Copy out all of the data below with no alterations.
+++ Source data +++
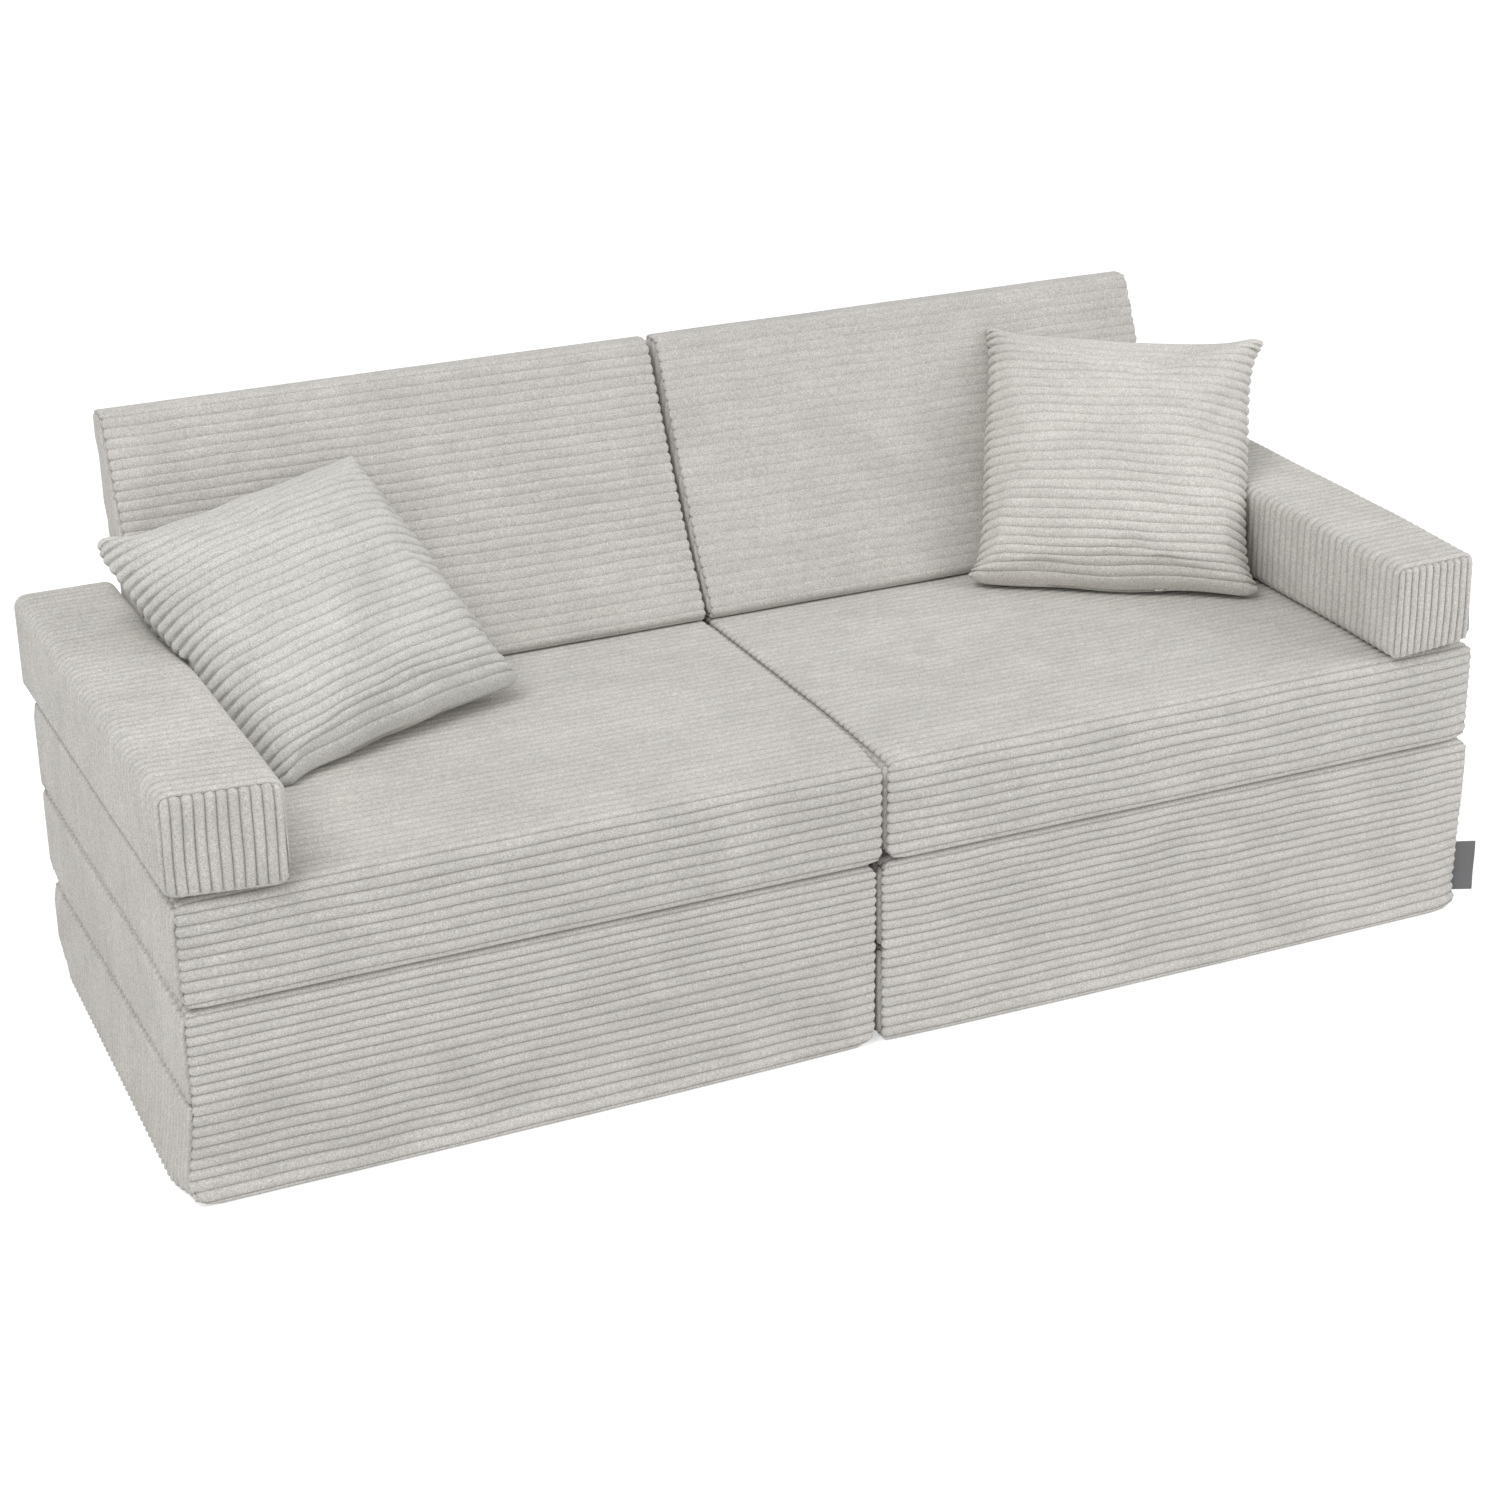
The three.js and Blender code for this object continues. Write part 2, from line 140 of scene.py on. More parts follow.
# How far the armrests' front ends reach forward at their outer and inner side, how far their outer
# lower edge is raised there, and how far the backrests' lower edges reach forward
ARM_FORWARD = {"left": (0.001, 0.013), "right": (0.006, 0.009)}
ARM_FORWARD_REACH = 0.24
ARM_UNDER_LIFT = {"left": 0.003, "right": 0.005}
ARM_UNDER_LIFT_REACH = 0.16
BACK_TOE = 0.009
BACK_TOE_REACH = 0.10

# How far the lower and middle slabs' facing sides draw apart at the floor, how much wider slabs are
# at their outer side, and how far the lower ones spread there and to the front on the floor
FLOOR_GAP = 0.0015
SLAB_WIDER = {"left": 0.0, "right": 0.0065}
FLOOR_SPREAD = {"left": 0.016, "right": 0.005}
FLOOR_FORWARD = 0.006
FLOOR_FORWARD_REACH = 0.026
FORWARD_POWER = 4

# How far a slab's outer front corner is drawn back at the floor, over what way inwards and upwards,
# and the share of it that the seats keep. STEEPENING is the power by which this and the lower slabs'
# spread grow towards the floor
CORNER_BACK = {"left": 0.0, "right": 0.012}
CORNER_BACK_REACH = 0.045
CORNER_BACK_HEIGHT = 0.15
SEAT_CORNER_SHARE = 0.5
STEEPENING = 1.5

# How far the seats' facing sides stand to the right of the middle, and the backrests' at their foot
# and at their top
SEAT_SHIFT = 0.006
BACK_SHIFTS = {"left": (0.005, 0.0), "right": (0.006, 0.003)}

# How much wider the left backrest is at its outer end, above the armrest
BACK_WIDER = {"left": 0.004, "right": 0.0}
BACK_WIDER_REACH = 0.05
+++
- Exercise response:
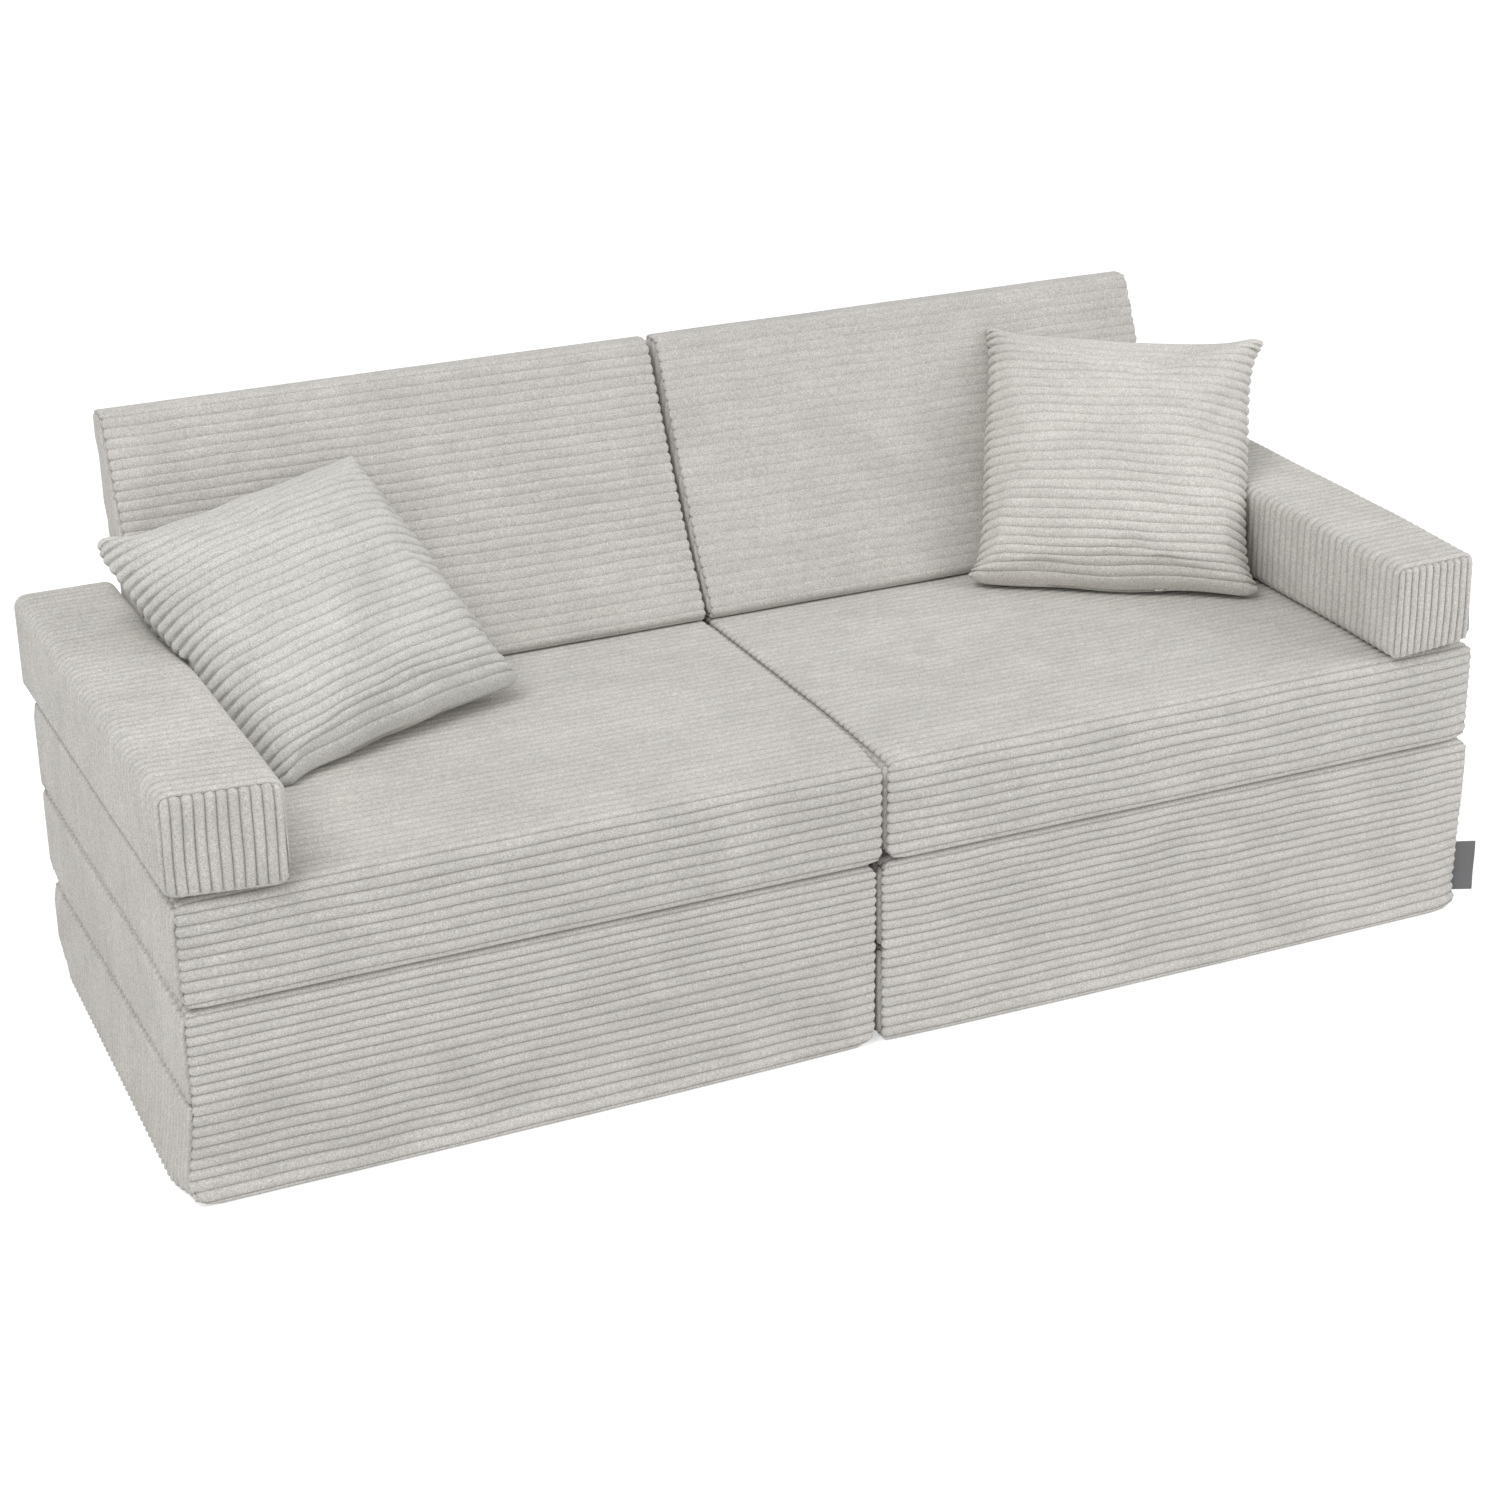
The three.js and Blender code for this object continues. Write part 2, from line 140 of scene.py on. More parts follow.
# How far the armrests' front ends reach forward at their outer and inner side, how far their outer
# lower edge is raised there, and how far the backrests' lower edges reach forward
ARM_FORWARD = {"left": (0.001, 0.013), "right": (0.006, 0.009)}
ARM_FORWARD_REACH = 0.24
ARM_UNDER_LIFT = {"left": 0.003, "right": 0.005}
ARM_UNDER_LIFT_REACH = 0.16
BACK_TOE = 0.009
BACK_TOE_REACH = 0.10

# How far the lower and middle slabs' facing sides draw apart at the floor, how much wider slabs are
# at their outer side, and how far the lower ones spread there and to the front on the floor
FLOOR_GAP = 0.0015
SLAB_WIDER = {"left": 0.0, "right": 0.0065}
FLOOR_SPREAD = {"left": 0.016, "right": 0.005}
FLOOR_FORWARD = 0.006
FLOOR_FORWARD_REACH = 0.026
FORWARD_POWER = 4

# How far a slab's outer front corner is drawn back at the floor, over what way inwards and upwards,
# and the share of it that the seats keep. STEEPENING is the power by which this and the lower slabs'
# spread grow towards the floor
CORNER_BACK = {"left": 0.0, "right": 0.012}
CORNER_BACK_REACH = 0.045
CORNER_BACK_HEIGHT = 0.15
SEAT_CORNER_SHARE = 0.5
STEEPENING = 1.5

# How far the seats' facing sides stand to the right of the middle, and the backrests' at their foot
# and at their top
SEAT_SHIFT = 0.006
BACK_SHIFTS = {"left": (0.005, 0.0), "right": (0.006, 0.003)}

# How much wider the left backrest is at its outer end, above the armrest
BACK_WIDER = {"left": 0.004, "right": 0.0}
BACK_WIDER_REACH = 0.05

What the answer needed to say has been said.